Reproduce, exactly and in full, only the lines below from the one containing "The OpenSCAD and" through the one containing "below_back: How far".

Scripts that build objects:
※ ※ ※

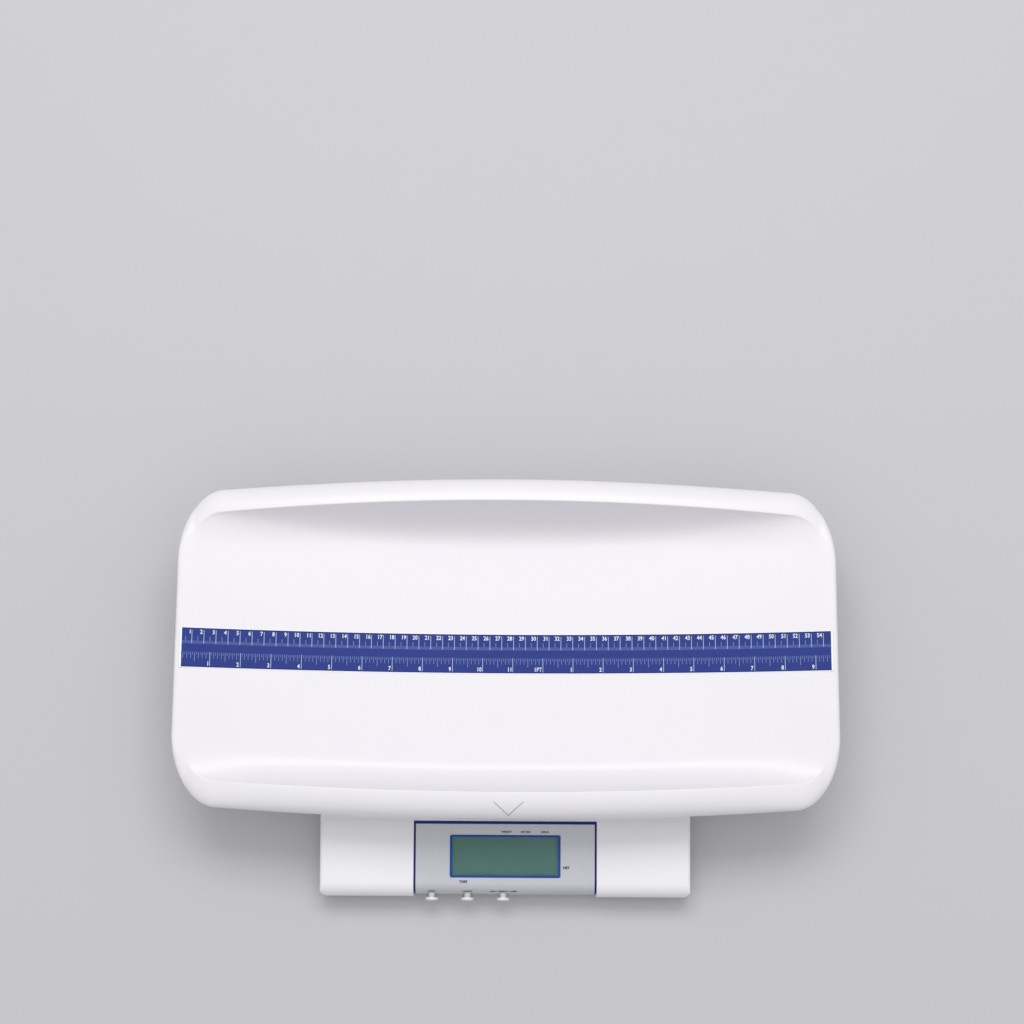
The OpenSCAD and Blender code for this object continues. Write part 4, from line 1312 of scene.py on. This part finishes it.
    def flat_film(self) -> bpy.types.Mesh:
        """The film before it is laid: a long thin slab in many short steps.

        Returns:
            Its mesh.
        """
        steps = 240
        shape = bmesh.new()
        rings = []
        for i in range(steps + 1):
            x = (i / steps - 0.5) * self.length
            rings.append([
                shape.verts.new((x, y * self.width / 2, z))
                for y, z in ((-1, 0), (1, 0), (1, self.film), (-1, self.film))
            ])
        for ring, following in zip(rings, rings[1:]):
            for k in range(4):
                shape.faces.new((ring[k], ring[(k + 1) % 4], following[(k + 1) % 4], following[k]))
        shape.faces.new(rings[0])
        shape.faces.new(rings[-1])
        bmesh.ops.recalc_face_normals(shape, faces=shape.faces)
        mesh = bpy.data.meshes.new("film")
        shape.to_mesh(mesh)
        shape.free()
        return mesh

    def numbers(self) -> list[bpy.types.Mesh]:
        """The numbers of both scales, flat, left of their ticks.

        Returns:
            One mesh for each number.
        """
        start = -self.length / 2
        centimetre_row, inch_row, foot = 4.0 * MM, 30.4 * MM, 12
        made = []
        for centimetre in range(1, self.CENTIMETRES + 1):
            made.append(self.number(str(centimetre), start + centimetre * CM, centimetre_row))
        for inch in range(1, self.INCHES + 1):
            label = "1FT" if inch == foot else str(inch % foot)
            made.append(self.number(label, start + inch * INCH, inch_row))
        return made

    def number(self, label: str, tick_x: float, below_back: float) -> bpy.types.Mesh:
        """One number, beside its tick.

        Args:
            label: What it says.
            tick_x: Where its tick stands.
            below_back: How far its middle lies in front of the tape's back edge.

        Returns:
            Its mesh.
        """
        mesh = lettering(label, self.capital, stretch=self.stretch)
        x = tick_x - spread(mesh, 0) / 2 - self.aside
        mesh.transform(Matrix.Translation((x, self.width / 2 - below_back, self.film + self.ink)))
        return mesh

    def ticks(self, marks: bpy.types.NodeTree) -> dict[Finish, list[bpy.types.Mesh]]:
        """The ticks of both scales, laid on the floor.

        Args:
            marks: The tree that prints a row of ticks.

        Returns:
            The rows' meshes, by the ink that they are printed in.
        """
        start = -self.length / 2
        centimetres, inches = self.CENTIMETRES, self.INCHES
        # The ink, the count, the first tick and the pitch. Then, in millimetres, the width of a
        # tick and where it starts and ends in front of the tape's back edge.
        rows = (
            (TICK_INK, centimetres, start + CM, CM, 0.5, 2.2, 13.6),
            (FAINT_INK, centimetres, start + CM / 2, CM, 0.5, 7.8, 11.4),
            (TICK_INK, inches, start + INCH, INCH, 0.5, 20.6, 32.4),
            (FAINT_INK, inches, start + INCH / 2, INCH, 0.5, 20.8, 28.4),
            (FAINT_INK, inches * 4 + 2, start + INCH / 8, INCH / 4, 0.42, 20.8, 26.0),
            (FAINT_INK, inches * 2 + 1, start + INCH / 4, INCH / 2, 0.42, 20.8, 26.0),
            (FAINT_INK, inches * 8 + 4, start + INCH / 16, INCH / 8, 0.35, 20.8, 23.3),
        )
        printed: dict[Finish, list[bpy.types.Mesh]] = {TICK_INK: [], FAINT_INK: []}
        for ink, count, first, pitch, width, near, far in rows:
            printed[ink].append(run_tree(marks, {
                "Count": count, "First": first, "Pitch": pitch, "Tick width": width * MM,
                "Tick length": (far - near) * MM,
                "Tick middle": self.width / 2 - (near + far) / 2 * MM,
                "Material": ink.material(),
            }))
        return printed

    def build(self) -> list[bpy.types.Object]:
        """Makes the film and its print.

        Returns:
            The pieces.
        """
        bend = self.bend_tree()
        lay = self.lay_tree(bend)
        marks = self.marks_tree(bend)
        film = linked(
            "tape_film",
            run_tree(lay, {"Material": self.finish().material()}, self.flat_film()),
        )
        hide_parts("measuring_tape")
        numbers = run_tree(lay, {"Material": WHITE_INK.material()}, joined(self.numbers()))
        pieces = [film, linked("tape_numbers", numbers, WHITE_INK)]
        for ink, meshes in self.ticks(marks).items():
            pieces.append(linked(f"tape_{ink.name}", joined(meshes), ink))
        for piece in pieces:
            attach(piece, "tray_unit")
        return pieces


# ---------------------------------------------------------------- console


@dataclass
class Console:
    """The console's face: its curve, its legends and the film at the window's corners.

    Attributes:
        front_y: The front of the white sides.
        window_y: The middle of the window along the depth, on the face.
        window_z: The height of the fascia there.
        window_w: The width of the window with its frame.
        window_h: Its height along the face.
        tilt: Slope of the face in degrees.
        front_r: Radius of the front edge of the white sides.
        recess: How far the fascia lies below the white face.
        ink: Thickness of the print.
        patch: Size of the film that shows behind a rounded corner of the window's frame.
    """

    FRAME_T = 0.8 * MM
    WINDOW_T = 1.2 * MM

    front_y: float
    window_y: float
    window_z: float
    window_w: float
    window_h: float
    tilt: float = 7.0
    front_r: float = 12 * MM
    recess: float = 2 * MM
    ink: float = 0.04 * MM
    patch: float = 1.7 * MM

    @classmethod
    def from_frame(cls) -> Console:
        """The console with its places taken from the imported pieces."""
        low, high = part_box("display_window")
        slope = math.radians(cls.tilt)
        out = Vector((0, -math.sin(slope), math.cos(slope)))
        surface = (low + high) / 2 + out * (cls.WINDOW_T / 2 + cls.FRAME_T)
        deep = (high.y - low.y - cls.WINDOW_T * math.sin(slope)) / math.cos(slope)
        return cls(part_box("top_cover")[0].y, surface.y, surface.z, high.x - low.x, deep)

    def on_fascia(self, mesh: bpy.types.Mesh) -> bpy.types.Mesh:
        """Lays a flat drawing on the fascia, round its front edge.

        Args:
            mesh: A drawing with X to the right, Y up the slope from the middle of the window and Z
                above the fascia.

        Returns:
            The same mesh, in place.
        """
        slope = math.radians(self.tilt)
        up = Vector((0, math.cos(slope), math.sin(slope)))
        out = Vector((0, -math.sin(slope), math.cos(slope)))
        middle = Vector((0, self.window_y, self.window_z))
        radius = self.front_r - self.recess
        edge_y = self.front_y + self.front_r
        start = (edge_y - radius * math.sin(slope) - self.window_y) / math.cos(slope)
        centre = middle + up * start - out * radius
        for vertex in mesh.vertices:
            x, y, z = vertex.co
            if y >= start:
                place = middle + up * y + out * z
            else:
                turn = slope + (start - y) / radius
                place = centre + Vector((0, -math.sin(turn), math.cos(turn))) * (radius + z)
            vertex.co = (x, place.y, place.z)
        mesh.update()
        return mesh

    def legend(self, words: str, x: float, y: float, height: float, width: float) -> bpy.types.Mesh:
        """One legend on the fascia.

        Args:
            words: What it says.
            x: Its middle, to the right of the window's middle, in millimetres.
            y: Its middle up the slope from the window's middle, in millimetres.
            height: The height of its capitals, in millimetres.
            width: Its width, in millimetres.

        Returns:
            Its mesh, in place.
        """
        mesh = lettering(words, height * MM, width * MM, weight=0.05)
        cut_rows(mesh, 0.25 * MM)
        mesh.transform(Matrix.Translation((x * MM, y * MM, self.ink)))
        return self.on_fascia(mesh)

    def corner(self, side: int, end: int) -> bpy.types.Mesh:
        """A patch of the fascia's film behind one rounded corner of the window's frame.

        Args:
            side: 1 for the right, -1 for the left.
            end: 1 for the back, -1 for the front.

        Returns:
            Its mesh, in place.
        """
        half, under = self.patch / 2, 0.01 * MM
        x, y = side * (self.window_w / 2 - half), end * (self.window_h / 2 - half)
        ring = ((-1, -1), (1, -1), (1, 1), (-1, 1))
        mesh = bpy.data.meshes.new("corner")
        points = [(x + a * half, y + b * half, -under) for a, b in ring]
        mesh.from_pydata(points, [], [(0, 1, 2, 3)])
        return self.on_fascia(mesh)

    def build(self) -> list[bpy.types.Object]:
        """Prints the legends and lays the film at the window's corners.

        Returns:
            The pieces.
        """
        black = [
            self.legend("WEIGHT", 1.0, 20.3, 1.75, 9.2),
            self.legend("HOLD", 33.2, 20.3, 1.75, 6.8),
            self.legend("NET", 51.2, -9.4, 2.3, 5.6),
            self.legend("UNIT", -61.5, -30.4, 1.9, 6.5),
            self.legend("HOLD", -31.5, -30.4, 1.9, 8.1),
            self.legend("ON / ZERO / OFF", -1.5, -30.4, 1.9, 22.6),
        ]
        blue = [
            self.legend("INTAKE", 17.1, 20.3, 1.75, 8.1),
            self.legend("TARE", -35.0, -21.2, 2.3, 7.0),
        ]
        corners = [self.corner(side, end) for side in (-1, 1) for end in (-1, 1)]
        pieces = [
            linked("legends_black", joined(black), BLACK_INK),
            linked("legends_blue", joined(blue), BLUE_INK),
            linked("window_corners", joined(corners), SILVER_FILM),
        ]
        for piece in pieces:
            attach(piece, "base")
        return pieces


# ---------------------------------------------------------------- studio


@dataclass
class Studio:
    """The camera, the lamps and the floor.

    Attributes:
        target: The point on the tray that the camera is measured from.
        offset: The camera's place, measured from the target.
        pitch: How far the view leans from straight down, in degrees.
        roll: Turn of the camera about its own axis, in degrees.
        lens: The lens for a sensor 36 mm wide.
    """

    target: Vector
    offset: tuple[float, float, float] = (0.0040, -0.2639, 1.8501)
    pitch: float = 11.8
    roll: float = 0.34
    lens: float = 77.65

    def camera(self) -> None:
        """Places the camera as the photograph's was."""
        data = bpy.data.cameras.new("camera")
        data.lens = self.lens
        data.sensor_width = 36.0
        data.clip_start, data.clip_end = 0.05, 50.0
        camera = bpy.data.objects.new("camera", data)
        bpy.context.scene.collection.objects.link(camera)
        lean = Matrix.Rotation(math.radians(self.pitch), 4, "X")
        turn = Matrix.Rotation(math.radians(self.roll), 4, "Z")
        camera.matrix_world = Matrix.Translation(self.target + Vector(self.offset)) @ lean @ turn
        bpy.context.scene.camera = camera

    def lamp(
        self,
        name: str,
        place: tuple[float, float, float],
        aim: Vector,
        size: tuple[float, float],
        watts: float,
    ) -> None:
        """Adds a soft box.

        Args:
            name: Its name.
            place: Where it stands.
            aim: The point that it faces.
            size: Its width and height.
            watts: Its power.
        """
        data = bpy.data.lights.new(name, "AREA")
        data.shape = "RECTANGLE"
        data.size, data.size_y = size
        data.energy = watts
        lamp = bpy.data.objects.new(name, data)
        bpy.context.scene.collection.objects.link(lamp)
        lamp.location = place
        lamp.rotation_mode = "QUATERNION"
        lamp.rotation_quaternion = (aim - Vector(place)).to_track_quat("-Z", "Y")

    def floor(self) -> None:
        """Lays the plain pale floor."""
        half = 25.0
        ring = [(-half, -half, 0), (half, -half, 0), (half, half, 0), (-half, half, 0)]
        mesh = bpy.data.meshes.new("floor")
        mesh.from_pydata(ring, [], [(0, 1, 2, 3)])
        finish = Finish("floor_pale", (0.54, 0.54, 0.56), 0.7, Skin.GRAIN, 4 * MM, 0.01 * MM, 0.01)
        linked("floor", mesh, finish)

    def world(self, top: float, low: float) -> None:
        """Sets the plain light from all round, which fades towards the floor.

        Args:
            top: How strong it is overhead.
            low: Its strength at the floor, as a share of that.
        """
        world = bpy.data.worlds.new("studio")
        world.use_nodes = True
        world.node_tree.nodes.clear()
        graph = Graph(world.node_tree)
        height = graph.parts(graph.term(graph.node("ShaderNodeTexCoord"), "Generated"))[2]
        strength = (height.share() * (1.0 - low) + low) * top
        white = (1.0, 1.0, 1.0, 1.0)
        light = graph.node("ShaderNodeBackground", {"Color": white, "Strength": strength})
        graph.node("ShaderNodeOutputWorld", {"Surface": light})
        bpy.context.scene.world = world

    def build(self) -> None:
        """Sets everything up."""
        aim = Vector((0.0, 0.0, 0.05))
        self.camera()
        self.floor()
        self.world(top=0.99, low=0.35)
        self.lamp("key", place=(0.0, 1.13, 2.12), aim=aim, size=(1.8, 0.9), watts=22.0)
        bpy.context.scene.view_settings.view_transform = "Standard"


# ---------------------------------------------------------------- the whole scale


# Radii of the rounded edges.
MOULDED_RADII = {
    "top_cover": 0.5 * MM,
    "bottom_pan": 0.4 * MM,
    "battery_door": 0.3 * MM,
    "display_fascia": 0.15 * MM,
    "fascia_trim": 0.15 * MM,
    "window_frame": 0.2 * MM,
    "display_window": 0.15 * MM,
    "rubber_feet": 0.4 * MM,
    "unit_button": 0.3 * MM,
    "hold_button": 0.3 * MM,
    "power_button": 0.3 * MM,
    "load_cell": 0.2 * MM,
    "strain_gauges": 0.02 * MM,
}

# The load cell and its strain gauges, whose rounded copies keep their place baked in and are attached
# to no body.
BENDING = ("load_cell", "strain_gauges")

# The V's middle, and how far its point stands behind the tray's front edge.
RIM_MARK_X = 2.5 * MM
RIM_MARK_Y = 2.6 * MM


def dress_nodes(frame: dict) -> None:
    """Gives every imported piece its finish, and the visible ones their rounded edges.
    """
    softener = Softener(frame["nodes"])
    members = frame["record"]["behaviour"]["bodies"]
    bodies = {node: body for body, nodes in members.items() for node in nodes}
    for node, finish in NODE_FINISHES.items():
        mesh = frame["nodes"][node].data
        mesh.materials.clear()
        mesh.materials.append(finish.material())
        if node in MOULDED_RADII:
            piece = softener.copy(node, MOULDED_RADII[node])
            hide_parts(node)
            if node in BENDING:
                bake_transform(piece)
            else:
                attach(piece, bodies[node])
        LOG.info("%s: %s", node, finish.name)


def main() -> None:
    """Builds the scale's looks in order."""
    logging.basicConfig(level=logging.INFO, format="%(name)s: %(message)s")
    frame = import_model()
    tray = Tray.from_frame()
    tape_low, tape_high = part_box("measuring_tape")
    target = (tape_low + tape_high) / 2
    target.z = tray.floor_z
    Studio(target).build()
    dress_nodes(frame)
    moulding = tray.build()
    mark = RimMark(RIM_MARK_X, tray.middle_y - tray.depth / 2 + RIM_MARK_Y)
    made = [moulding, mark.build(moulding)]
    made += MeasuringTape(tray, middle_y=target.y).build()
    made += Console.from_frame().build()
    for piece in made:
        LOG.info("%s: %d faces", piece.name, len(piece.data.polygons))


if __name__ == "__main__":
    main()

※ ※ ※

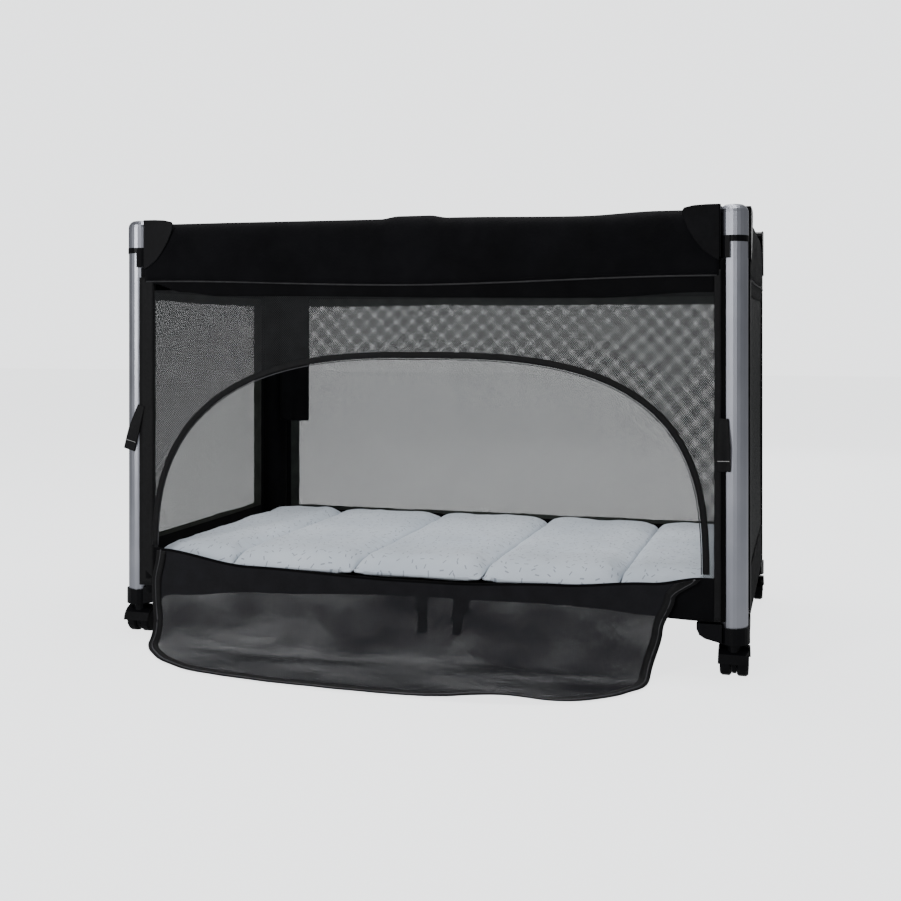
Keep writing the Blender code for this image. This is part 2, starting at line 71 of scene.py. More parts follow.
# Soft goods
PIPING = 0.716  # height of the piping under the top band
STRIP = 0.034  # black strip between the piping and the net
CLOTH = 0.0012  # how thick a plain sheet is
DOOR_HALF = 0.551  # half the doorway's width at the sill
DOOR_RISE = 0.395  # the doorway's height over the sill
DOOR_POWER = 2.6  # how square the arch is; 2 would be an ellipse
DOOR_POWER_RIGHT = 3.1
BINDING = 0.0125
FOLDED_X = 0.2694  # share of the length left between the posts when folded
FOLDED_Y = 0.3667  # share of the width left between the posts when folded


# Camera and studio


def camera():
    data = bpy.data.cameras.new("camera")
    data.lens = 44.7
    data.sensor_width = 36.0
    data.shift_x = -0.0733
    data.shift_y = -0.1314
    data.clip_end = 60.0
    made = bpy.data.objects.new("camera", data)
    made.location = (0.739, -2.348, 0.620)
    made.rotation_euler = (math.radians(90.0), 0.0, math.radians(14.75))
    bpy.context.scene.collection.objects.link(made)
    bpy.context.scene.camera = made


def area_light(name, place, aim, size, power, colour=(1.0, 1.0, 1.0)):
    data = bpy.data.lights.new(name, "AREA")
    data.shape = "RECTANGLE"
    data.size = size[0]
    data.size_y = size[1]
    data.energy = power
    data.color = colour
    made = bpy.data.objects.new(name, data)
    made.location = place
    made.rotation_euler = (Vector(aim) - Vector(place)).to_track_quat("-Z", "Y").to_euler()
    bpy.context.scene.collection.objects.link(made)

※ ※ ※

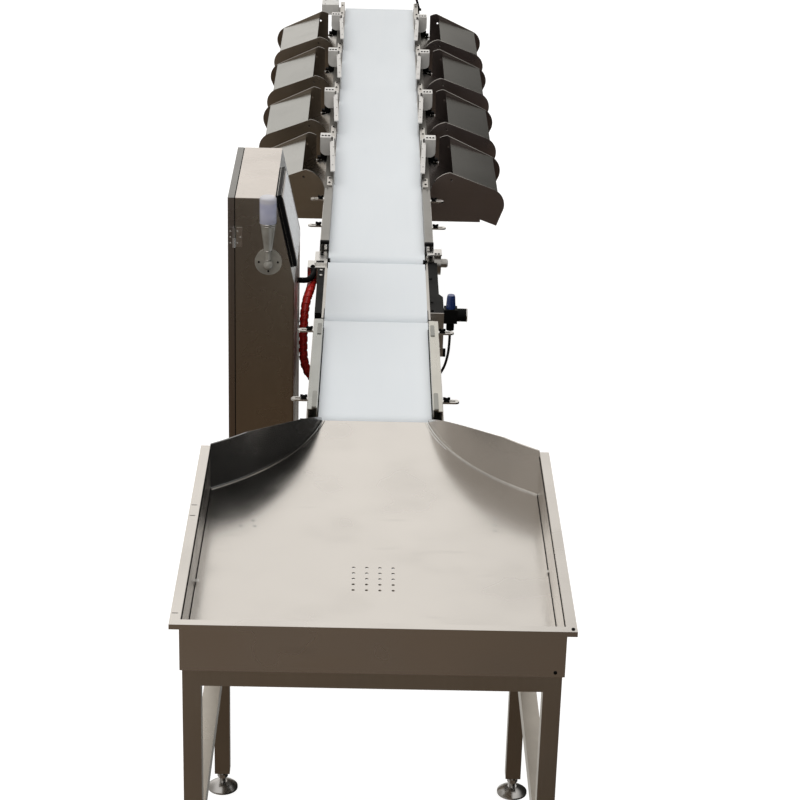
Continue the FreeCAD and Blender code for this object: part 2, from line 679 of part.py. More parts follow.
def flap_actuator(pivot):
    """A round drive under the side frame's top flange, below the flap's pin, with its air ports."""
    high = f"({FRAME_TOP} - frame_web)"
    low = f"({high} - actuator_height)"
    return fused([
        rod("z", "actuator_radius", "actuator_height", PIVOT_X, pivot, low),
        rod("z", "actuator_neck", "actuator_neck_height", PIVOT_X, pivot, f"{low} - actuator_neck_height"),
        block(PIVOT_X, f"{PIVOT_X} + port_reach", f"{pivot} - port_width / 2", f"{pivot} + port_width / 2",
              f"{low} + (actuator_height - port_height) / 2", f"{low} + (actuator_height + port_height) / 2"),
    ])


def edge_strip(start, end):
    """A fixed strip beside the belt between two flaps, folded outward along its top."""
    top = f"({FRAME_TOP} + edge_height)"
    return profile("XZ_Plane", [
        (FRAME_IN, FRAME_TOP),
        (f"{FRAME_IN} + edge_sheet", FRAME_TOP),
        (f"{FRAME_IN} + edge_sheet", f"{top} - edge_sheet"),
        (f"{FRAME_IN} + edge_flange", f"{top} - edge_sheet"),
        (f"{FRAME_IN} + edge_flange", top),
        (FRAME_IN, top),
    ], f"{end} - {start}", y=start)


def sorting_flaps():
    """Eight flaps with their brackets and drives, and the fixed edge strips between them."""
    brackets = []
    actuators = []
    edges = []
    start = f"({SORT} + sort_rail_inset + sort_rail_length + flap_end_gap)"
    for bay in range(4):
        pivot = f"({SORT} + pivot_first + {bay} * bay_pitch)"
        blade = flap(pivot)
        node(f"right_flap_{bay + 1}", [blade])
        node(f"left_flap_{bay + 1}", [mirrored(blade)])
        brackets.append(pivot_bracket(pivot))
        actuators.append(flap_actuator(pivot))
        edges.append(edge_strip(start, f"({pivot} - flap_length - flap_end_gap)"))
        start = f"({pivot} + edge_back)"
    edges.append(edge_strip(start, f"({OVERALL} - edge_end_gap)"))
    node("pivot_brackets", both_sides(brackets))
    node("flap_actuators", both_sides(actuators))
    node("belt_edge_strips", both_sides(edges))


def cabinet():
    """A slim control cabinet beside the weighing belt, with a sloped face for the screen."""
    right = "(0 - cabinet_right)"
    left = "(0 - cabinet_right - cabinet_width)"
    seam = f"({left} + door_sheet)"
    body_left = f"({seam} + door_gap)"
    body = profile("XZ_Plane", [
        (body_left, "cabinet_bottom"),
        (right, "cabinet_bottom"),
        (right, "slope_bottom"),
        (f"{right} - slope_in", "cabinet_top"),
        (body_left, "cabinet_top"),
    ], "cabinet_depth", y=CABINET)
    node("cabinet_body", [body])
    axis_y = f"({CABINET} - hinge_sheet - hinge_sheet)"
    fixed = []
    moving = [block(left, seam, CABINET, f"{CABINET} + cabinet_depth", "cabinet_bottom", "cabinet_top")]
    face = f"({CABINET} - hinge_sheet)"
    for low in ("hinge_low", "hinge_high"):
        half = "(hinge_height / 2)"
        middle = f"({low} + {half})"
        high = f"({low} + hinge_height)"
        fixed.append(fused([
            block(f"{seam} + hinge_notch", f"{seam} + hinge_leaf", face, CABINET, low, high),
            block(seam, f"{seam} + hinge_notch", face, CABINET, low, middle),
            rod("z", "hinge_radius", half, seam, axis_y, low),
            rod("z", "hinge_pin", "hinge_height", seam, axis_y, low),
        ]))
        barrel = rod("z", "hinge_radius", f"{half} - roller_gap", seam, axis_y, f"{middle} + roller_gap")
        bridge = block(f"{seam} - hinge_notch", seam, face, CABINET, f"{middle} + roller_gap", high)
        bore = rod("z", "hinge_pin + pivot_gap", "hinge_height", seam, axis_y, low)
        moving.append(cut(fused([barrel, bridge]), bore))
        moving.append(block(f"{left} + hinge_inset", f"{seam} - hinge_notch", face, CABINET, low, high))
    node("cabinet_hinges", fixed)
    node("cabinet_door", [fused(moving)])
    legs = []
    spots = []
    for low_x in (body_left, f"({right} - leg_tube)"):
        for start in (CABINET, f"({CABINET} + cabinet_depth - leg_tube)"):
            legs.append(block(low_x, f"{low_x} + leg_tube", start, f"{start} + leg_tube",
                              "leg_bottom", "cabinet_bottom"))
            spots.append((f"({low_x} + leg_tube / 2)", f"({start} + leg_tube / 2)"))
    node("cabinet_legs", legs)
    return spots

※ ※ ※

=== Answer to the problem ===
The OpenSCAD and Blender code for this object continues. Write part 4, from line 1312 of scene.py on. This part finishes it.
    def flat_film(self) -> bpy.types.Mesh:
        """The film before it is laid: a long thin slab in many short steps.

        Returns:
            Its mesh.
        """
        steps = 240
        shape = bmesh.new()
        rings = []
        for i in range(steps + 1):
            x = (i / steps - 0.5) * self.length
            rings.append([
                shape.verts.new((x, y * self.width / 2, z))
                for y, z in ((-1, 0), (1, 0), (1, self.film), (-1, self.film))
            ])
        for ring, following in zip(rings, rings[1:]):
            for k in range(4):
                shape.faces.new((ring[k], ring[(k + 1) % 4], following[(k + 1) % 4], following[k]))
        shape.faces.new(rings[0])
        shape.faces.new(rings[-1])
        bmesh.ops.recalc_face_normals(shape, faces=shape.faces)
        mesh = bpy.data.meshes.new("film")
        shape.to_mesh(mesh)
        shape.free()
        return mesh

    def numbers(self) -> list[bpy.types.Mesh]:
        """The numbers of both scales, flat, left of their ticks.

        Returns:
            One mesh for each number.
        """
        start = -self.length / 2
        centimetre_row, inch_row, foot = 4.0 * MM, 30.4 * MM, 12
        made = []
        for centimetre in range(1, self.CENTIMETRES + 1):
            made.append(self.number(str(centimetre), start + centimetre * CM, centimetre_row))
        for inch in range(1, self.INCHES + 1):
            label = "1FT" if inch == foot else str(inch % foot)
            made.append(self.number(label, start + inch * INCH, inch_row))
        return made

    def number(self, label: str, tick_x: float, below_back: float) -> bpy.types.Mesh:
        """One number, beside its tick.

        Args:
            label: What it says.
            tick_x: Where its tick stands.
            below_back: How far its middle lies in front of the tape's back edge.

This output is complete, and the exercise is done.